The libertarian defense of free trade can get as complicated as anything in technical economics, but at bottom it comes down to ideas like this, which one can read all over the place in the comments posted after my articles – and now Vox Day’s:
“What right do you have to tell me who I may and may not buy things from?”
At first blush, that’s quite a challenge. Many libertarians certainly seem to think it’s decisive. It’s certainly a snappy quote.
But it’s wrong.
Let’s start by noting that I am not claiming any right at all. Protectionism, if implemented, wouldn’t be implemented by me. It would be implemented by the U.S. government, and would be legitimate – if it is legitimate – for the same reasons all our other legitimate laws are legitimate:
We have Constitution and a democratic process, and that’s where laws come from.
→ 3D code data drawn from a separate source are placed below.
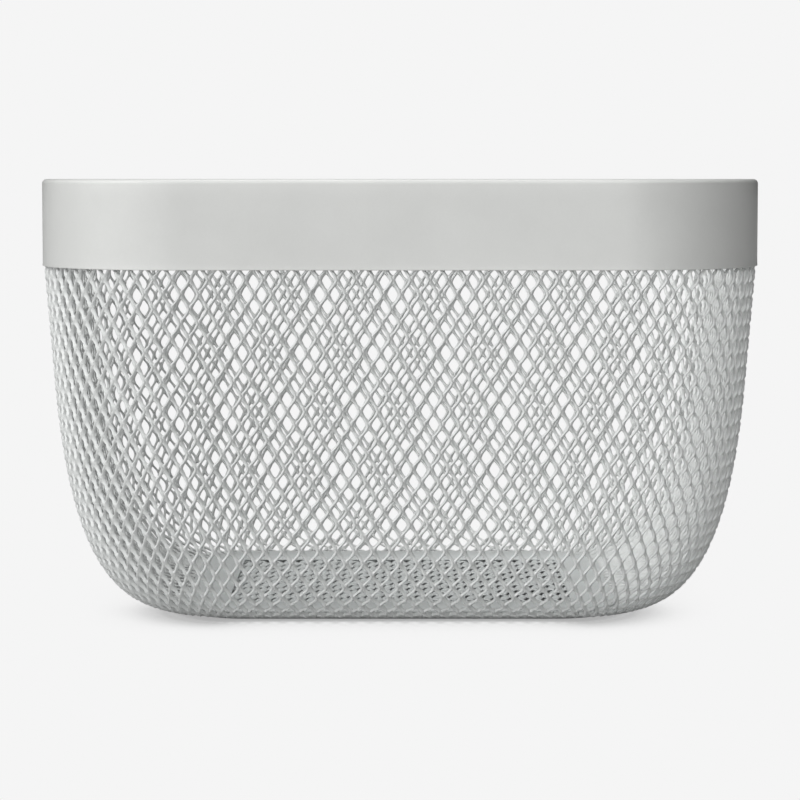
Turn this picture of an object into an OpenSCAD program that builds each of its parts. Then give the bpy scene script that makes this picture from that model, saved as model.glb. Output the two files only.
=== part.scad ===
// Wire locker basket: an expanded metal wall under a folded sheet steel rim
// band, on a base of two sheet frames that clamp the wall and the floor mesh.
// Millimetres, +Z up, +X along the width, origin at the bottom centre.

/* [Rim] */
// Width over the rim band
rim_w = 305; // [240:5:360]
// Depth over the rim band
rim_d = 236; // [190:5:280]
// Height from the surface that the basket stands on to the top of the rim
basket_h = 187; // [150:1:240]
// Plan radius of the rim's corners
rim_corner_r = 63; // [45:1:75]

/* [Rim band] */
// Height of the band's outer leg, over the fold
band_h = 36.6; // [20:0.2:45]
// Height of the band's inner leg, over the fold
inner_leg_h = 34; // [15:0.5:45]
// Thickness of the band's sheet
band_t = 0.8; // [0.6:0.1:1.2]
// Height of the edge that is pressed in against the mesh
curl_h = 3; // [1:0.5:6]

/* [Wall mesh] */
// Thickness over the raised strands
mesh_t = 1.6; // [1.2:0.1:2.4]
// Inward lean of the upper wall, in mm for each mm of height
wall_lean = 0.08; // [0.04:0.01:0.12]
// Height at which the wall starts to curve in
curve_start_z = 100; // [80:1:110]
// How far below that height the upper control point of the curve lies
upper_pull = 74; // [55:1:78]
// How far outside the lip the lower control point of the curve lies
lower_pull = 30; // [15:1:35]
// Width of the flat lip that the two frames clamp
lip_w = 10; // [7:0.5:12]
// Plan radius of the corners at the base, where the wall meets the frames
base_corner_r = 27; // [20:1:35]

/* [Wall openings] */
// Openings round the wall: a coarse mesh of diamonds that stands for the fine one
opening_columns = 24; // [16:4:28]
// Half diamonds from the band down to the base
opening_rows = 6; // [4:1:7]
// Width of a strand of this coarse mesh, as a share of a column
strand_share = 0.2; // [0.16:0.01:0.24]
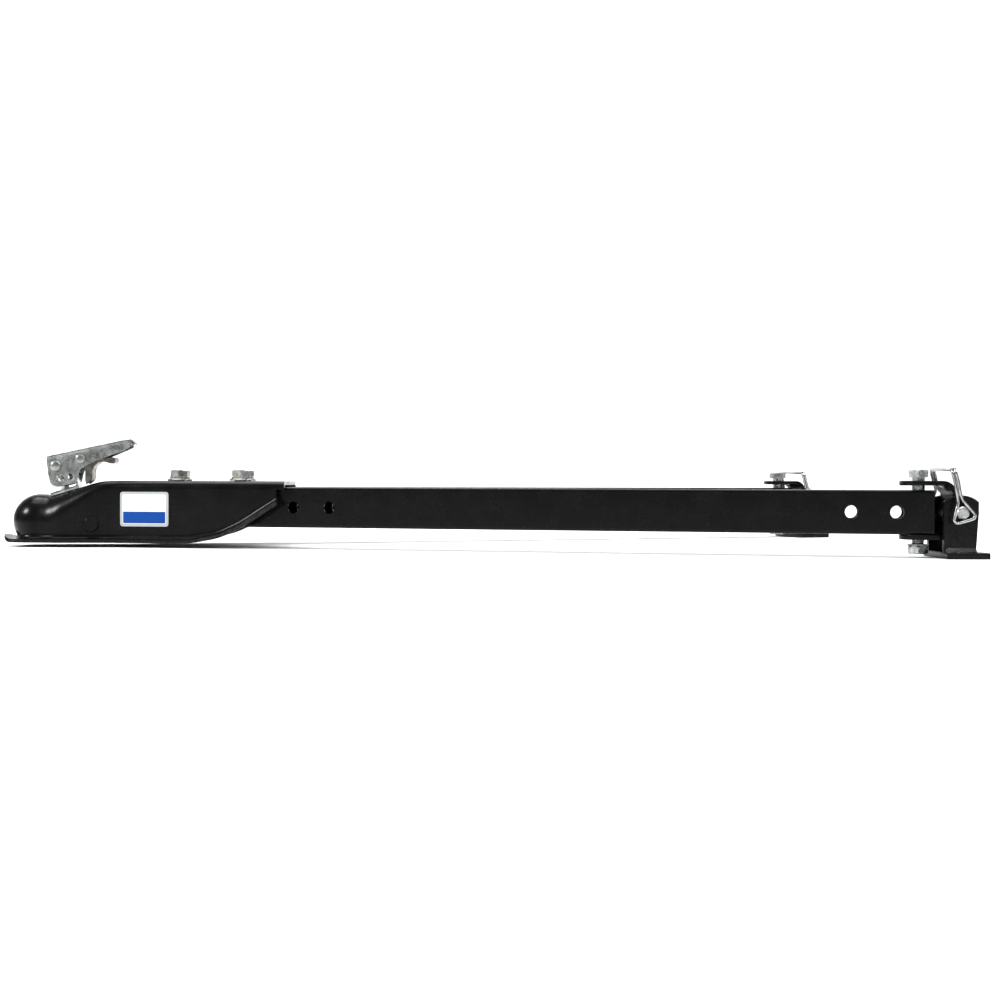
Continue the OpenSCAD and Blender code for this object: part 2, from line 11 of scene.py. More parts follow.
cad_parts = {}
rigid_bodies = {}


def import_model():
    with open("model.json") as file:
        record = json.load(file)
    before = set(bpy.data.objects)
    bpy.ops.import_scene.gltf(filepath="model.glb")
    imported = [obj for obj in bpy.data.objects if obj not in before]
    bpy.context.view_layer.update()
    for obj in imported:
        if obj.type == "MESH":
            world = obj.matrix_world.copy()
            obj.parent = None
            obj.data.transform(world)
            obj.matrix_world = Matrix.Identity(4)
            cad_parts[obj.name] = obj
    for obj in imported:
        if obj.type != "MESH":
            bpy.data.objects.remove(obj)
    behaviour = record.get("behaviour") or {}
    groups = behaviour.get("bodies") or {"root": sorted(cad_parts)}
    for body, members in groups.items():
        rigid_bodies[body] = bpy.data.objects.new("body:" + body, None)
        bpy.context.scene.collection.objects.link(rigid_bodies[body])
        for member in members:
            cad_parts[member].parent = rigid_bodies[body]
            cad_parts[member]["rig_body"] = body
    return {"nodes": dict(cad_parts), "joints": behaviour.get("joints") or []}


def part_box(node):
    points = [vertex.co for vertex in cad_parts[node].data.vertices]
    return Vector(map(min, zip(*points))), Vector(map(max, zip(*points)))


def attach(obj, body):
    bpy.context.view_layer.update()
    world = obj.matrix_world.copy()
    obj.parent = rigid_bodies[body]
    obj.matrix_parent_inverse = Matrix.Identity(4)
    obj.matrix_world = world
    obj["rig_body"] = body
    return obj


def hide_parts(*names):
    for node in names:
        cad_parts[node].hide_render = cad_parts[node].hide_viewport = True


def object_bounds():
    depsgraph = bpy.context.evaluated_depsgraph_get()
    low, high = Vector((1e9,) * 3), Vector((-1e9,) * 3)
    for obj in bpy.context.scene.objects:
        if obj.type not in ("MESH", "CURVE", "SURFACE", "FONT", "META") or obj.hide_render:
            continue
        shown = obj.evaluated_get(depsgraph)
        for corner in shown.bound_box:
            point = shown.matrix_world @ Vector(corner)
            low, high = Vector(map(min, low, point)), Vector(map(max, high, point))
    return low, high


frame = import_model()
cad_low, cad_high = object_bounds()

MM = 0.001
TURN = 2 * math.pi
MERGE = 2e-6                # points closer than this are one, in metres
ALL_SMOOTH = 181            # an angle that leaves no hard edge, in degrees
SIDES = ("near", "far")
joints = {joint["name"]: joint for joint in frame["joints"]}

# Pressed coupler, from the ball centre
DOME_R = 30
SHELL_T = 4.2
RIM_W = 8                   # how far the bottom rim stands out from the walls
DOME_RIM_W = 9.3
RIM_BEND_R = 5
TUCK_DEPTH = 16             # the dome's front wraps round the ball down to here
LIP_LIFT = 4.6              # how far the lip turns up in front
LIP_THIN = 0.6              # how much of its thickness the lip loses towards its tip
BODY_HALF_W = 36
REAR_HALF_W = 82
SHOULDER_X = 30             # where the dome has widened into the body
FLARE_X = 87                # where the walls start to spread
WALL_REAR_X = 272
SLOPE_START = (13.4, 27.2)
SLOPE_END_X = 73.5
CORNER_R = 9
RIM_RISE = [(0, 0), (150, 0), (179, 0.7), (208.6, 6.2), (233, 17.7), (WALL_REAR_X, 43), (290, 54.7)]
STEM_HOLE_R = 5.25
PIVOT_HOLE_R = 4.96
CROSS_HOLE_R = 6.05         # for the ball clamp's pin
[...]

Some libertarians prefer to call themselves constitutionalists, so it is worth pointing out that Article I, Section 8 of the Constitution explicitly gives Congress the right “to regulate commerce with foreign nations.”
The second point in answer to the libertarian challenge stated above is this:
This isn’t just about you.
Like it or not, even a capitalist economy is a system, in which your actions affect other people. Your freedom to swing your fist ends, famously, at the tip of my nose, and what you buy and don’t buy affects other people.
Even more importantly, your own economic actions don’t mean anything except in the context of a system that you didn’t create. You don’t enjoy the income you enjoy – which is what gives you the very ability to buy things disputed above – solely because of your own efforts. You enjoy that income because, among other things, you were born into a society which had a per-capita GDP of $47,000 during your working lifetime.
If you’d been born in medieval Afghanistan, it would be a very different matter. And not because of anything you personally can claim credit (or deserve blame) for.
So you can’t claim that what you’ve got derives solely from your own efforts and that you are therefore entitled to do what you like with it. Robinson Crusoe can claim absolute economic freedom; you can’t.
None of this is to deny that a reasonable amount of economic freedom is a good thing. But you get into trouble when you elevate it, like any other good, into an absolute.
Try absolutizing national security, traditional values, law enforcement, self expression, religious piety, intellectual sophistication, social order … Get my point?
Here the plot thickens, because the nature of this economic system we are all a part of is the real key to why free trade doesn’t work even within libertarian assumptions.
The libertarian economic model is a model based on free markets. That is, it is based on the idea that free market economics describes both the way the economy is (insofar as it works well) and the way it should be.
The key idea of this free market economics is equilibrium. That is to say, free market economics holds that if market forces are allowed free play, then the prices and production of things will reach natural equilibria that are the most efficient outcome that could exist.
To a huge (but not total) extent, this is true. (I studied economics at the University of Chicago; trust me, I know this story.)
But there’s a catch. Equilibria only balance properly if nobody puts a “thumb on the scale” anywhere in the economic system and distorts it. If that happens, then all bets are off about the outcome being efficient at the level of the system as a whole.
All bets are also off – this is the key – about any individual “free” market decision being valid. Why? Because the market isn’t free anymore. You can’t play by free market rules when you’re not in a free market.
Try playing fair when the game is rigged. That’s not fairness, it’s suicide.
Unfortunately, there are a million “thumbs on the scale” in international trade right now. All of these distort market forces, so even if pure-free-market economics is right (it isn’t, but that’s another story), libertarian economic conclusions don’t follow.
How are markets distorted in trade? Don’t get me started. To name just a few ways:
China manipulates its currency. So does Japan, Germany, and a few others.
China keeps American goods out of its markets. So does Japan, yadda yadda yadda, albeit more politely.
China subsidizes (contravening its own WTO treaties) its industries in ways ranging from cheap credit to free land.
China steals American intellectual property. (Germany and Japan mostly quit doing this long ago, largely because they now have a lot of intellectual property of their own to protect.)
China uses slave labor. Even its non-slave labor is regimented in ways unimaginable in the U.S.
As a result, someone who buys cheap foreign goods isn’t exercising a free choice, they’re just taking advantage of someone else’s utterly coercive subsidy. The price system can’t tell the difference – cheap is cheap – and that’s why people make this choice thinking they’re practicing freedom. But the slaves keep on sweating. And the money changers keep cheating. And all the rest of it.
Whenever libertarians buy foreign goods that are cheaper because of all these practices, they encourage them.
And that actually diminishes, rather than increases, freedom.
So even from a libertarian point of view, free trade is a losing move.